The Divorce Generation

Having survived their own family splits, Generation X parents are determined to keep their marriages together. It doesn't always work.

http://online.wsj.com/article/SB10001424052702303544604576430341393583056.html?mod=googlenews_wsj

Excerpt:


"Whatever happens, we're never going to get divorced." Over the course of
16 years, I said that often to my husband, especially after our children
were born. Apparently, much of my generation feels at least roughly the
same way: Divorce rates, which peaked around 1980, are now at their lowest
level since 1970. In fact, the often-cited statistic that half of all
marriages end in divorce was true only in the 1970s—in other words, our
parents' marriages.

Not ours. According to U.S. Census data released this May, 77% of couples
who married since 1990 have reached their 10-year anniversaries. We're
also marrying later in life, if at all.

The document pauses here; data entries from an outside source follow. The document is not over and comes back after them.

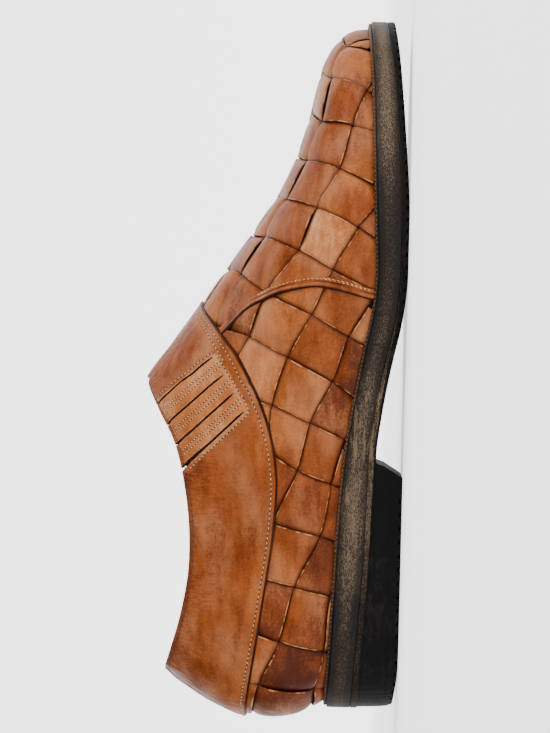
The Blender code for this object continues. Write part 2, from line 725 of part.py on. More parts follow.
def build_sole(last, collection, cutters):
    """The sole: rubber outsole with its notched edge, midsole, welt and insole."""
    plan = SoleOutline(last, SOLE_COLUMNS)
    fine = SoleOutline(last, LAST_COLUMNS)

    outlines = [plan.edge(EDGE_ROUND), plan.edge(), plan.edge()]
    heights = [raised("under", 0.0), raised("under", EDGE_ROUND), raised("under", OUTSOLE_THICK)]
    outsole = build_plate("outsole", outlines, heights, collection, RUBBER)
    spots = edge_spots(
        fine.edge(), fine.outward, raised("under", 0.0), TREAD_PITCH, lambda along: along > TREAD_BACK_END
    )
    add_boolean(outsole, notch_cutters("outsole_notches", spots, cutters), "DIFFERENCE")

    outlines = [plan.edge(), plan.edge(), plan.edge(EDGE_ROUND)]
    welt_foot = -WELT_THICK - GAP
    heights = [
        raised("under", OUTSOLE_THICK + GAP),
        raised("top", welt_foot - EDGE_ROUND),
        raised("top", welt_foot),
    ]
    build_plate("midsole", outlines, heights, collection, SOLE_EDGE)

    inside = WALL + GAP
    bm = bmesh.new()
    rings = [
        ring_of(bm, plan.inside(inside), raised("top", -WELT_THICK)),
        ring_of(bm, plan.edge(WELT_SET_BACK), raised("top", -WELT_THICK)),
        ring_of(bm, plan.edge(WELT_SET_BACK + 0.5 * EDGE_ROUND), raised("top", 0.0)),
        ring_of(bm, plan.inside(inside), raised("top", 0.0)),
    ]
    for lower, upper in zip(rings, rings[1:] + rings[:1]):
        bridge(bm, lower, upper)
    make_object("welt", bm, collection, WELT_EDGE)

    insole = plan.inside(inside + GAP)
    heights = [raised("top", -WELT_THICK), raised("top", INSOLE_THICK - WELT_THICK)]
    build_plate("insole", [insole, insole], heights, collection, INSOLE_LEATHER)


def heel_ring(plan, set_back, front):
    """The heel's outline, from the outer end of its breast round the back to the inner."""
    outline = plan.edge(set_back)
    half = len(outline) // 2
    sides = []
    for side in (outline[: half + 1], np.vstack((outline[half:], outline[:1]))[::-1]):
        corner = np.interp(-front, -side[:, 0], side[:, 1])
        behind = side[side[:, 0] < front - BREAST_CLEAR]
        sides.append(np.vstack(([front, corner], behind)))
    return np.vstack((sides[0], sides[1][-2::-1]))


def build_heel(last, collection, cutters):
    """The rubber heel, with its slanted breast and its notched foot."""
    plan = SoleOutline(last, SOLE_COLUMNS)
    foot_front = HEEL_BREAST_FOOT * LENGTH_SCALE
    top_front = HEEL_BREAST_TOP * LENGTH_SCALE
    low = heel_ring(plan, HEEL_SET_BACK + HEEL_TAPER, foot_front)
    middle = heel_ring(plan, HEEL_SET_BACK + HEEL_TAPER - EDGE_ROUND / 2, foot_front + EDGE_ROUND / 2)
    high = heel_ring(plan, HEEL_SET_BACK, top_front)
    count = min(len(low), len(middle), len(high))
    bm = bmesh.new()
    heights = (
        lambda along: np.zeros_like(along),
        lambda along: np.full_like(along, EDGE_ROUND),
        raised("under", -GAP),
    )
    rings = []
    for outline, height in zip((low, middle, high), heights):
        excess = (len(outline) - count) // 2
        trimmed = np.vstack((outline[:1], outline[1 + excess : len(outline) - 1 - excess], outline[-1:]))
        rings.append(ring_of(bm, trimmed, height))
    for lower, upper in zip(rings, rings[1:]):
        bridge(bm, lower, upper)
    cap_open(bm, rings[0])
    cap_open(bm, rings[-1])
    heel = make_object("heel", bm, collection, RUBBER)
    fine = SoleOutline(last, LAST_COLUMNS)
    spots = edge_spots(
        fine.edge(HEEL_SET_BACK + HEEL_TAPER),
        fine.outward,
        lambda along: np.zeros_like(along),
        HEEL_TREAD_PITCH,
        lambda along: along < HEEL_TREAD_FRONT_END,
    )
    add_boolean(heel, notch_cutters("heel_notches", spots, cutters), "DIFFERENCE")


def main():
    for item in list(bpy.data.objects):
        bpy.data.objects.remove(item, do_unlink=True)
    shoe = bpy.data.collections.new(SHOE)
    cutters = bpy.data.collections.new("cutters")
    for collection in (shoe, cutters):
        bpy.context.scene.collection.children.link(collection)
    last = Last()
    build_upper(last, shoe)
    build_collar(last, shoe, cutters)
    for inner in (False, True):
        build_ridge(last, inner, shoe)
    build_sole(last, shoe, cutters)
    build_heel(last, shoe, cutters)


main()
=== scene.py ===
"""A woven leather slip-on shoe, right foot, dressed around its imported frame.

The woven upper, the collar and the seam ridges all follow one surface, the Last, which is worked
out from the rows of SECTIONS. The sole pieces follow its foot outline and the rows of SOLE_LINE.
Sizes are in millimetres on the shoe itself: places along it are measured from the back of the heel
towards the toe, places across it from its middle line towards the inner side, and heights from the
ground. The scene is in metres, heel to toe along +X, with the outer side towards -Y.
"""

from __future__ import annotations

import logging
import math
from dataclasses import dataclass, field
from enum import Enum
from typing import NamedTuple, Sequence

import bpy
import numpy as np
from mathutils import Matrix, Vector
from mathutils.bvhtree import BVHTree

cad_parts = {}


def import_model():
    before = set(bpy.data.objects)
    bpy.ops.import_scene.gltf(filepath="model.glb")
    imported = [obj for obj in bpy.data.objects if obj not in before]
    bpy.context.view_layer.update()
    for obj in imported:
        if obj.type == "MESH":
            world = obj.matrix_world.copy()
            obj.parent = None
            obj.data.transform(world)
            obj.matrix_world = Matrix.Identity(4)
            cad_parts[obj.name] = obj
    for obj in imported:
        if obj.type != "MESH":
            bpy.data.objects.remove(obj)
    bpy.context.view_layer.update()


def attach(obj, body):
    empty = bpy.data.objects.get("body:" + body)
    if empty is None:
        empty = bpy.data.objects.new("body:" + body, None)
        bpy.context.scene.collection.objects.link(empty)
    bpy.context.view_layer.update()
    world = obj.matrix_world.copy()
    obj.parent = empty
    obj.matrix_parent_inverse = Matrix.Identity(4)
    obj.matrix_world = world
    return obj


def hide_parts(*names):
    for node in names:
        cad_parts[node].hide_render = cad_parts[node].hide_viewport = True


log = logging.getLogger("woven_slip_on")

Array = np.ndarray
Piece = bpy.types.Object
Material = bpy.types.Material
Socket = bpy.types.NodeSocket
Colour = tuple[float, float, float]
Value = Socket | float | Sequence[float]
MM = 0.001
BODY = "root"

# The shoe's own origin: the middle of its plan, on the ground.
ORIGIN_ALONG = 148.0
ORIGIN_ACROSS = -1.57

# Levels of the layers, in millimetres out from the surface of the last.
STRIP_OVER = 0.95
STRIP_MIDDLE = -0.55
STRIP_UNDER = -1.55
LINING_OUT = -2.55
LINING_THICK = 0.7
COLLAR_OUT = 1.85
COLLAR_TOP_OUT = 1.25
COLLAR_UNDER = 0.5
INNER_LEAF_OUT = -1.9
INNER_LEAF_THICK = 0.6


class Side(Enum):
    """The two sides of the shoe."""

    OUTER = "outer"
    INNER = "inner"


@dataclass(frozen=True)
class Section:
    """One section of the last, from the feather line to the crest or the topline.

    Attributes:
        along: Place of the feather line along the shoe.
        outer: Place of the feather line across the shoe, on the outer side.
        inner: The same on the inner side.
        margin: How far the sole reaches past the feather line.
        swell_outer: How far the wall swells past the feather line on the outer side.
        swell_inner: The same on the inner side.
        swell_rise: Height of the fullest place above the feather line.
        top_along: Place of the crest or the topline along the shoe.
        top_half: Its distance from the middle line.
        top_height: Its height.
        lean: The wall's angle from upright at its top, in degrees.
        full: How square the wall's bend is.
        fall: Slope of the crest towards the toe.
    """

    along: float
    outer: float
    inner: float
    margin: float
    swell_outer: float
    swell_inner: float
    swell_rise: float
    top_along: float
    top_half: float
    top_height: float
    lean: float
    full: float
    fall: float


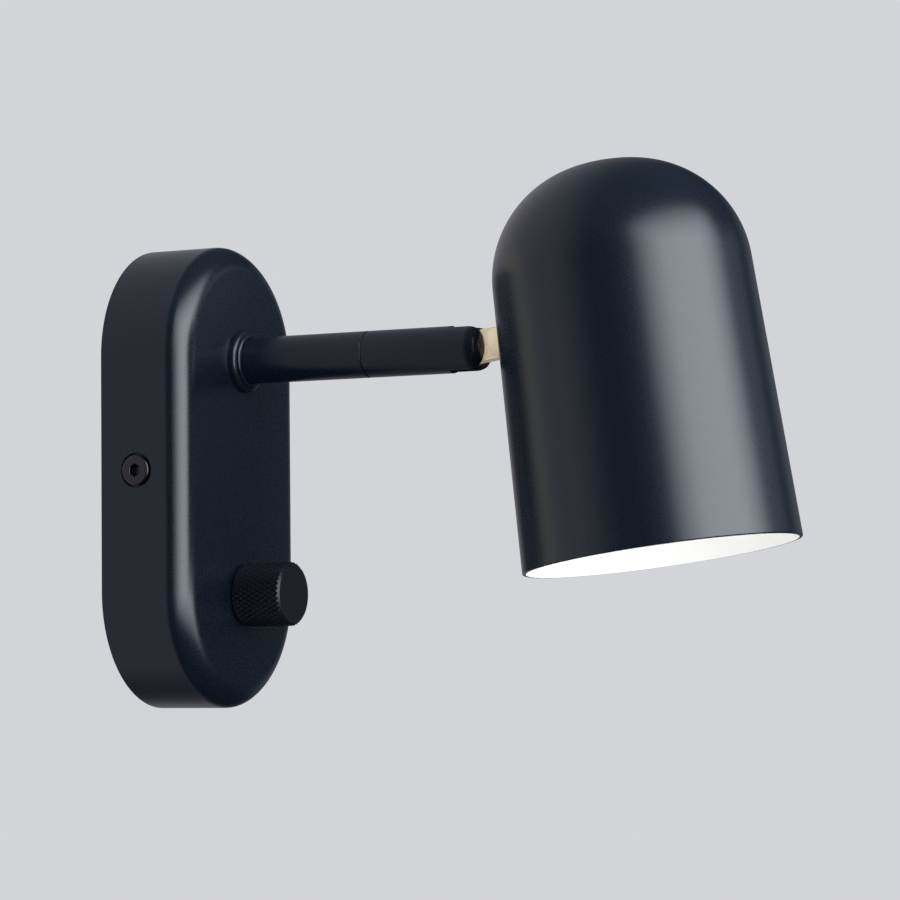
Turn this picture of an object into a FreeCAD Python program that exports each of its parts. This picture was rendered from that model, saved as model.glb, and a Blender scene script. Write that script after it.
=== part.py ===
import FreeCAD, Part
import math
import os

# Wall lamp: a stadium-shaped casing with a dimmer knob, a round arm that swivels on its own axis,
# and a domed shade that tilts in the forked end of the arm.
# Sizes are in millimetres. X is to the right and Z is up as seen from the room.
# The wall is the plane Y = 0, and "out" is a distance from the wall into the room, along -Y.
# The origin is on the wall, at the centre of the casing.

# Clearances and cuts
overrun = 5.0  # cuts run this far past the faces they open
thread_gap = 0.05  # radial gap between a screw and its tapped hole
slip_gap = 0.15  # radial gap round a screw or tube in a plain hole
running_gap = 0.04  # radial gap of a shaft that turns in its bearing
seat_gap = 0.02  # gap between a curved seat and what lies on it
touching = 0.000001  # points closer than this are one point

# Casing: a cast shell, open at the wall
casing_width = 80.0
casing_height = 160.0
casing_depth = 34.0
casing_wall = 2.5
casing_edge_radius = 10.0
casing_rim_gap = 0.5
arm_height = 40.0
knob_height = -41.0

# Side screws, one through each side of the casing
side_screw_out = 14.4
side_screw_height = 1.0
side_screw_radius = 3.0
side_screw_reach = 2.0  # past the lug
side_head_radius = 5.15
side_head_height = 2.0
side_head_edge = 0.5
side_recess_depth = 1.2
side_recess_gap = 0.6
side_hex_across = 4.0
side_hex_depth = 1.4

# Wall bracket: a pressed plate with two bent lugs for the side screws
bracket_sheet = 2.0
bracket_gap = 0.3
bend_radius = 1.0
lug_width = 16.0
lug_reach = 22.0
lug_root = 4.0
lug_relief = 1.5
wall_hole_spacing = 60.0
wall_slot_width = 4.5
wall_slot_length = 9.0

# Cable entry with its rubber grommet
cable_height = 9.0
grommet_radius = 8.0
grommet_bore_radius = 4.5
grommet_flange_radius = 10.0
grommet_flange = 1.5
grommet_edge = 0.5

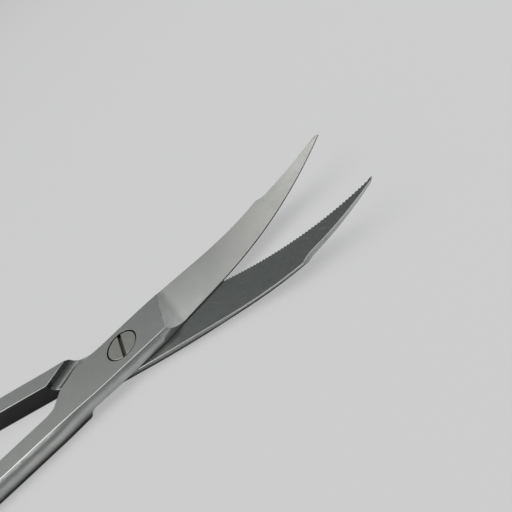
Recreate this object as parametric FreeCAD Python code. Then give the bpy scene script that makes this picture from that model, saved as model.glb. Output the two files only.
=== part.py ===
import FreeCAD, Part
import math
import os

V = FreeCAD.Vector

# Curved gum scissors: two crossing halves that lap at a screw. Millimetres and
# degrees. Each half is drawn closed, with the screw axis at the origin, the tips
# towards +X and the plane where the halves lap at height 0. It is then turned to
# its side of the opening and lifted, so that the underside lies at height 0.
# In the drawing position the upper half has its cutting edge and its shank on -Y.
# The lower half is the same shape turned over about the X axis, except that both
# blades curve up.

# Opening at which the pair lies
open_angle = 21.4

# Lap joint
lap = 1.5
blade_gap = 0.06
ridge_half_width = 3.65
waist_half_width = 4.2
waist_end_x = 4.5
flare_x = -6.1
flare_half_width = 4.25
diagonal = ((-8.2, 2.85), (-10.0, 2.0), (-11.6, -0.1))
lower_diagonal_setback = 0.4
shoulder_inner_x = -12.75
upper_shoulder_outer_x = -8.28
lower_shoulder_outer_x = -9.45
upper_cove = 0.6
lower_cove = 0.9

# Blades
blade_length = 38.0
curve_start = 15.5
curve_radius = 55.0
edge_root_x = 8.0
edge_root_half_width = 3.74
edge_belly = 0.14
tip_pass = 0.1
kink_x = 26.2
kink_half_width = 2.98
clip_step_middle = (26.75, 2.56)
clip_start = (27.7, 2.13)
clip_middle = (32.2, 1.36)
tip_width = 0.42
tip_slant = 0.45
edge_land = 0.2
spine_thickness_root = 1.35
spine_thickness_tip = 0.85
grind_start = 8.6
grind_crown = 0.1
runout_radius = 3.2
runout_angle = 66.0
runout_lead = 8.0
bevel_start_x = -3.7
upper_back_bevels = (1.0, 0.48, 0.2)
lower_back_bevels = (1.2, 0.8, 0.68)
bevel_land = 0.3
bevel_belly = 0.14
flare_facet_ridge = 3.07
flare_facet_drop = 0.12

# Fine teeth on the lower blade
tooth_pitch = 0.47
tooth_depth = 0.19
teeth_start = 8.8
teeth_tip_clear = 0.3
tooth_strip_width = 0.3

# Shanks
shank_inner = 0.4
shank_straight_end = -30.0
shank_end_ridge = 3.05
shank_end_bulge = 3.85
ring_join_y = 4.2
shank_curve_power = 1.7

# The rounded outer side, station by station: x, then how far out it is at the
# half's own outer face, at the lap plane and at the other face
upper_side_stations = (
    (shank_straight_end, shank_end_ridge, shank_end_bulge, shank_end_ridge),
    (-20.0, 3.3, 4.1, 3.15), (-12.75, 3.33, 4.15, 3.15), (-8.5, 3.48, 3.98, 3.1), (-5.5, 3.67, 4.1, 3.5),
    (-2.0, 3.67, 4.2, 3.6), (8.6, 3.65, 4.2, 3.65),
)
lower_side_stations = (
    (shank_straight_end, shank_end_ridge, shank_end_bulge, shank_end_ridge),
    (-20.0, 3.3, 4.1, 3.15), (-12.75, 3.33, 4.1, 3.15), (-10.0, 3.3, 4.05, 3.3), (-8.0, 3.15, 3.38, 3.05),
    (-5.5, 3.35, 3.48, 3.25), (-2.0, 3.65, 4.1, 3.6),
    (8.6, 3.65, 4.2, 3.65),
)

# The shank's curve to the ring, station by station: fraction of the way, then how
# much the flats narrow on each side and how far the inner and outer side bulge
shank_curve_stations = (
    (0.35, 0.15, 0.35, 0.8), (0.72, 0.25, 0.65, 0.75), (1.0, -0.9, 0.75, 0.75),
)

# Finger rings
handle_length = 90.0
ring_length = 29.0
ring_width = 23.7
ring_rod = 3.5
ring_side_bulge = 0.75
ring_end_radius = 8.5
ring_clearance = 0.35
ring_turn = 6.0

# Screw
head_radius = 2.25
head_height = 0.85
head_sink = 0.04
head_chamfer = 0.08
head_clearance = 0.1
slot_width = 0.55
slot_depth = 0.42
slot_angle = 93.0
bearing_radius = 1.5
bearing_clearance = 0.04
thread_radius = 1.25
thread_clearance = 0.01
under_head_clearance = 0.03

# Working allowances of the cutting bodies
beyond = 8.0
overcut = 0.02
side_overrun = 0.18
face_overrun = 1.5
side_rows = 21
face_columns = 9
ground_rows = 14
runout_rows = 8

half_gap = blade_gap / 2


def rise(radius):
    """Height of the blades' meeting surface at a distance from the screw axis."""
    past = max(radius - curve_start, 0.0)
    return curve_radius - math.sqrt(curve_radius**2 - past**2)


def bow(start, end, belly):
    """Return the height function of a shallow arc over X, and its middle point."""
    middle_x = (start[0] + end[0]) / 2
    middle = (middle_x, (start[1] + end[1]) / 2 + belly)
    span = end[0] - start[0]

    def height(x):
        along = (x - start[0]) / span
        chord = start[1] + (end[1] - start[1]) * along
        return chord + 4 * belly * along * (1 - along)

    return height, middle


edge_start = (edge_root_x, edge_root_half_width)
edge_end = (blade_length, tip_pass)
edge_height, edge_middle = bow(edge_start, edge_end, edge_belly)


def spine_height(x):
    """Half width on the spine side, along the straight back of the blade."""
    slope = (kink_half_width - flare_half_width) / (kink_x - flare_x)
    return flare_half_width + slope * (x - flare_x)


def spine_thickness(x):
    """Blade thickness along the straight back, easing down towards the tip."""
    left = (blade_length - x) / (blade_length - grind_start)
    return spine_thickness_tip + (spine_thickness_root - spine_thickness_tip) * left**2


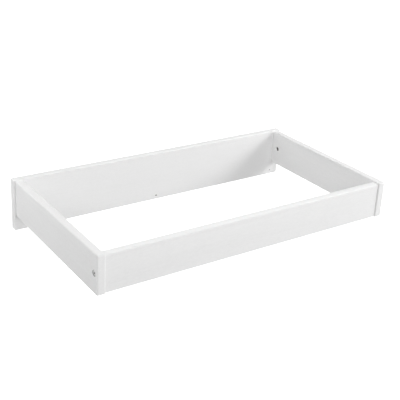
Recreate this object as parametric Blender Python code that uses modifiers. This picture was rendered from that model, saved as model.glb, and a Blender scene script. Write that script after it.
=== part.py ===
"""Changing top: an open frame of four white boards that stands on a dresser and holds a changing pad.

The boards are butted together. At each corner one connector bolt with a barrel nut pulls the joint
tight, and two wooden dowels keep the boards from turning about it. The back board is the taller one:
it hangs below the other three, behind the dresser, and is screwed to it through the holes near its
lower edge.

Metres, +Z up, +X to the right and +Y to the back. The origin is at the middle of the footprint, level
with the lower edge of the back board.
"""

import math

import bmesh
import bpy

# ---------------------------------------------------------------- driving dimensions
WIDTH = 0.887  # over the outer faces of the two side boards
BACK_LENGTH = 0.896  # the back board stands a little past each side board
SIDE_DEPTH = 0.462  # length of a side board, from its front end to the back board
BOARD = 0.022  # thickness of every board
SIDE_HEIGHT = 0.1015
BACK_HEIGHT = 0.145
BACK_STEP = 0.002  # the back board's top stands this far above the side boards' tops
FRONT_HEIGHT = 0.0975  # flush with the side boards underneath, a little lower on top
FRONT_SETBACK = 0.0035  # the front board stands this far behind the side boards' front ends
ROUNDING = 0.0035  # radius along the boards' upper edges and round the side boards' front ends
EASING = 0.0015  # radius along their lower edges and round the back board's ends
RELIEF = 0.007  # radius of the lower edge of each side board's rear end
GAP = 0.0003  # clearance between neighbours that touch

BOLT_DIAMETER = 0.006
BOLT_LENGTH = 0.055
HEAD_DIAMETER = 0.0144
HEAD_HEIGHT = 0.0022
BOLT_RISE = 0.0011  # the bolts sit this far above the middle of the side boards' height
SOCKET_FLATS = 0.004  # hexagon socket, across flats
SOCKET_DEPTH = 0.003
BOLT_BORE = 0.007
HEAD_BORE = 0.0154  # the heads are sunk a little below the boards' faces
HEAD_BORE_DEPTH = 0.0033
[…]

The average marrying age in 1950
was 23 for men and 20 for women; in 2009, it was 28 for men and 26 for
women....

Adultery is far more devastating for us than it was for our parents or
grandparents. A 2003 study by the late psychologist Shirley Glass found
that the mores of sexual infidelity are undergoing a profound change. The
traditional standard for men—love is love and sex is sex—is dying out.
Increasingly, men and women develop serious emotional attachments with
their would-be lovers long before they commit adultery. As a result, she
found, infidelity today is much more likely to lead to divorce.

Call us helicopter parents, call us neurotically attached, but those of us
who survived the wreckage of split families were determined never to
inflict such wounds on our children. We knew better. We were doing
everything differently, and the fundamental premise was simple: "Kids come
first" meant that we would not divorce.